Dreamchild  (1985) is a film scripted by Dennis Potter with Carroll's imaginary characters realised by the puppeteer, Jim Henson. It tells the story of Alice's journey to a Depression era New York with flashbacks to her privileged Victorian youth when she spent time with Dodgson, who is played by Ian Holm. The part of the older Alice is taken by Coral Browne, who received a London Evening Standard Film Award for Best Actress. 

The film is available from the Cult Movie selection at Amazon UK, and it is currently available in a Youtube version. It is enchanting, dark, and heartbreaking. Well worth searching out, and fully deserving to be more widely available for streaming.

Amelia Shankley as the young Alice Liddell, and Coral Browne as the older Alice Hargreaves in Dennis Potter's scripted film, Dreamchild


  1. Wonderful post. I'll have to find Dreamchild to watch. It sounds interesting.

  2. What a delightful, informative post! Thank you, Alice in Wonderland has always been one of my family's favorites. Really enjoyed this.

  3. Thanks Elizabeth and Karen.

    I've only been able to find Dreamchild available in DVD format in the US, and VHS tape format here in the UK - both from Amazon -
    I've placed a link in the post above in case anyone wants to buy it. Have just ordered a copy myself!

  4. I'm really loving your blog. I keep visiting it through FB and it sends me squirreling off to see what I can find elsewhere all over the net on the subjects you cover. It's a great read.

  5. Rosy, that really means a lot to me. Thank you!

  6. Once again an interesting and informative post. I intend to check out amazon for the film. Loved all the photos, they are beautiful.

  7. Hello Ann,

    Thank you - and if you do watch the film let me know what you think. I've ordered it, but no idea how long it will take to arrive in UK.

  8. I absolutely love this post! I am a huge Lewis Carroll fan! I actually learned some new stuff here as well, thanks!

  9. Thanks, Serinadruid - I'm working on a follow-up post, so do take another look in a few days time.

  10. thankz for such an informative post i will remember this post forever. WOW never thought Alice in the Wonderland has a past.

  11. Great post! Very informative and interesting :-)

  12. Thank you Himachaltravel and Green Gal.

  13. Very nice indeed. It's Columbia University though, not The University of Columbia. Thanks.
    Dan O'D.

  14. Thanks, Dan - I'll put that right straight away.

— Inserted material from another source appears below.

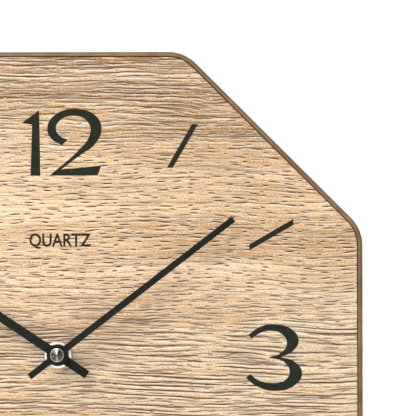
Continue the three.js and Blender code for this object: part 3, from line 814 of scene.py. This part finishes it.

  15. I watched Dreamchild this evening...and cried and cried. Beautifully acted. Ian Holme was a perfect Dodgson - a subtle script that nevertheless pulled very hard on the heartstrings. Also reminds me what a great screenwriter Dennis Potter was.

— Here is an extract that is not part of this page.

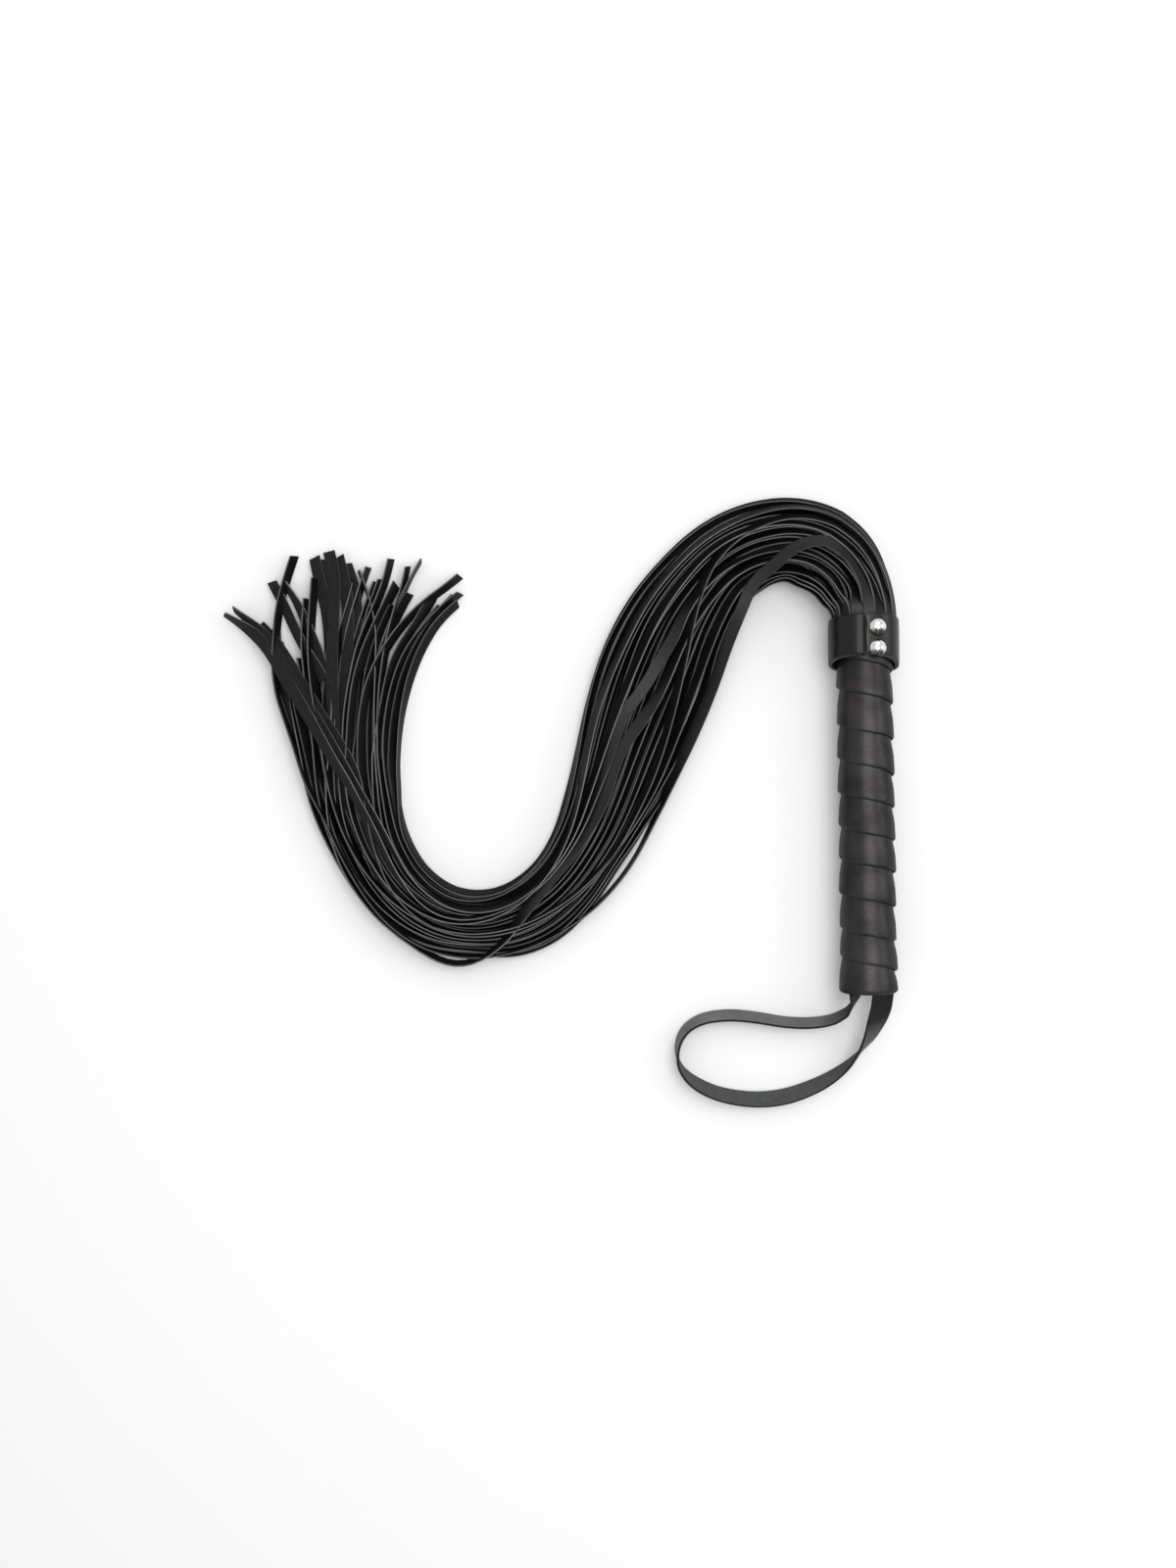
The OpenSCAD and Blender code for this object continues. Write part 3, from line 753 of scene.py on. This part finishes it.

  16. PS - that should have been Ian Holm, not Holme - wrote that late at night in an emotional state!

  17. I am so glad I found so many fans of Alice Liddell. When I was a child my grandmother used to tell me about her. She was the Aunt of my Great Aunt. It never meant anything to me then but thanks to my children I have spent the last three years researching her life and discovering relatives I never knew I had and Alice fans all over the world. As a published author I have presented her story to children in classrooms and finally published a book about her co-authored with my daughter last week. For those interested it is a pictorial biography containing the largest number of Liddell family photos ever assembled. It is now available everywhere. For more information you can go to my website at www.cmrubin.com

  18. I found one website where "Dreamchild" is available as a DVD/Region 2. It is said to include Japanese subtitles, but perhaps the subtitles may be turned off.


  19. The Real Alice - congratulations - and how wonderful to have such a link to history.

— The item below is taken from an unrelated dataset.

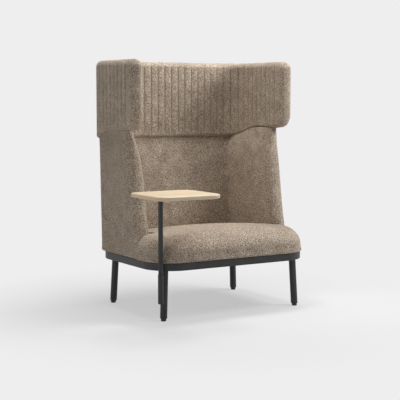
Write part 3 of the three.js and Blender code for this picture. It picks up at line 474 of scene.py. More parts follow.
def repeated(name, source, sizes, material, build):
    """Runs a geometry node tree over a source mesh and keeps its result as a plain mesh. The sizes become the
    tree's named inputs, and build makes the copies from the tree and those inputs."""
    tree = bpy.data.node_groups.new(name, "GeometryNodeTree")
    faces = tree.interface
    faces.new_socket("Geometry", in_out="INPUT", socket_type="NodeSocketGeometry")
    for label in sizes:
        faces.new_socket(label, in_out="INPUT", socket_type="NodeSocketFloat")
    faces.new_socket("Material", in_out="INPUT", socket_type="NodeSocketMaterial")
    faces.new_socket("Geometry", in_out="OUTPUT", socket_type="NodeSocketGeometry")
    entry = put(tree, "NodeGroupInput").outputs
    real = put(tree, "GeometryNodeRealizeInstances", {"Geometry": build(tree, entry)})
    painted = put(tree, "GeometryNodeSetMaterial", {
        "Geometry": real.outputs["Geometry"], "Material": entry["Material"]})
    put(tree, "NodeGroupOutput", {"Geometry": painted.outputs["Geometry"]})
    piece = bpy.data.objects.new(name, source)
    bpy.context.scene.collection.objects.link(piece)
    modifier = piece.modifiers.new(name, "NODES")
    modifier.node_group = tree
    values = dict(sizes, Material=material)
    for socket in faces.items_tree:
        if socket.in_out == "INPUT" and socket.name in values:
            modifier[socket.identifier] = values[socket.name]
    made = bpy.data.meshes.new_from_object(piece.evaluated_get(bpy.context.evaluated_depsgraph_get()))
    piece.modifiers.clear()
    piece.data = made
    return piece


def skin(name, rings, material, sharp=50, looped=False):
    """Closed skin over rings of points, each anticlockwise from above. They are stacked from the bottom up,
    with a cap at each end, or the last one meets the first."""
    rings = np.asarray(rings)
    levels, count = rings.shape[:2]
    first = np.arange(count)
    after = (first + 1) % count
    faces = []
    for k in range(levels if looped else levels - 1):
        a, b = k * count, (k + 1) % levels * count
        faces += np.stack([a + first, a + after, b + after, b + first], 1).tolist()
    if not looped:
        faces.append(first[::-1].tolist())
        faces.append((first + (levels - 1) * count).tolist())
    return mesh_object(name, rings.reshape(-1, 3), faces, material, sharp)


def turned(name, profile, centre, material, lean=(0, 0, 0), steps=64, sharp=35):
    """Turned piece from (radius, height) pairs, from the bottom to the top. The lean is the slope of its
    axis in x and y per height, with the height at which the axis stands over the centre."""
    a = np.arange(steps) * 2 * math.pi / steps
    rings = []
    for radius, z in profile:
        slide = np.array(lean[:2]) * (z - lean[2])
        x = centre[0] + slide[0] + radius * np.cos(a)
        y = centre[1] + slide[1] + radius * np.sin(a)
        rings.append(np.stack([x, y, np.full(steps, z)], 1))
    return skin(name, rings, material, sharp)


def arc(cx, cy, rx, ry, start, end, steps):
    a = np.linspace(start, end, steps + 1)
    return np.stack([cx + rx * np.cos(a), cy + ry * np.sin(a)], 1)


def line(a, b, steps):
    t = np.linspace(0, 1, steps + 1)[:, None]
    return np.array(a) * (1 - t) + np.array(b) * t


def joined(*parts):
    """One path from several that meet end to end."""
    return np.vstack([p if k == 0 else p[1:] for k, p in enumerate(parts)])


def along(path):
    """Lengths from a path's start to each of its points."""
    return np.concatenate([[0], np.cumsum(np.linalg.norm(np.diff(path, axis=0), axis=1))])


def resampled(path, places):
    run = along(path)
    return np.stack([np.interp(places, run, path[:, k]) for k in (0, 1)], 1)


def leftward(path):
    """Unit directions to the left of a path."""
    way = np.gradient(path, axis=0)
    way /= np.linalg.norm(way, axis=1)[:, None]
    return np.stack([-way[:, 1], way[:, 0]], 1)


def both_sides(half):
    """Whole ring, anticlockwise from above, from its right half that runs clockwise between the middles."""
    return np.vstack([half, half[1:-1][::-1] * (-1, 1)])[::-1]


def raised(flat, z):
    return np.column_stack([flat, np.broadcast_to(z, len(flat))])


def edge_depths(radius, steps):
    """Depths below a rounded edge at even turns of its arc."""
    return radius * (1 - np.cos(np.linspace(0, QUARTER, steps + 1)))


def rectangle_ring(half, corner, steps, inset=0):
    """Rectangle with rounded corners round the origin, anticlockwise, moved in by the inset."""
    x, y = half[0] - corner, half[1] - corner
    r = corner - inset
    return np.vstack([arc(x * sx, y * sy, r, r, turn * QUARTER, (turn + 1) * QUARTER, steps)
                      for turn, (sx, sy) in enumerate(((1, 1), (-1, 1), (-1, -1), (1, -1)))])


def board_rings(half, corner, edge, place, low, high, corner_steps, edge_steps):
    """Rings of a flat board or plate with rounded corners and edges, from its lower face to its upper one."""
    depths = edge_depths(edge, edge_steps)
    levels = [*zip(depths, low + depths), *zip(depths[::-1], high - depths[::-1])]
    return [raised(rectangle_ring(half, corner, corner_steps, setback(edge, depth)) + place, z)
            for depth, z in levels]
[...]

    PetalmainIndy - Thanks for that information too.

  20. Thank you for this wonderful post about "the Real Alice." But unbeknownst to the world is her very real–and inestimably important–connection to the Beatles.
    The influence on the four lads from Liverpool was not "Alice," per se, but "Alice Pleasance Liddell."

  21. Great post.

    Carroll must have known that his passion for young girls was a very sensitive subject, so it is telling that he destroyed his own collection of photographs before his death. Despite all the opportunities to meet adult women, he chose to socialise with his male pre-Raphaelite friends, he was ordained in the Church of England and cut himself off from the close and extended family.

    1. There's plenty of evidence that he did NOT have a passion for young girls, but considerable interest in older ones. Because of this, after he died, members of his own family encouraged people to associate him with 'child friends' because at that time (although obviously not now) that made him seem virtuous and wholesome. This book does a good job of putting the record straight: www.shadowofthedreamchild.com/

  22. This was a lovely post. I loved that book as a child and have read now and then little squibs about how the book came about. But this was truly fascinating.

  23. I share Essie's admiration for 'Dreamchild'. It's one of my favourite films and I'm fortunate to own a 16mm print of it. A UK DVD release from 2015 can easily be found on ebay. A few years ago, I saw a screening at the BFI, at which director Gavin Millar participated in a Q&A. Remarkably, they were able to show some cut scenes that included the Dean (i.e. Alice's father) played by Nigel Hawthorne. For some reason, producer Verity Lambert wanted these taken out, but they looked fine to me!

    1. I really must watch the film again. It has haunted me. Wish I'd seen those cut scenes.

  24. I know the feeling - seeing it a few times doesn't make it any less intriguing. The cut scenes would make a fascinating DVD extra and I may ask the BFI if they could supply a copy, for a fee. They looked 'fuzzy' on a big screen as the source of what we saw looked like a video copy. It's a shame the film doesn't have the stature it deserves, as we might have seen a fully intact director's cut by now!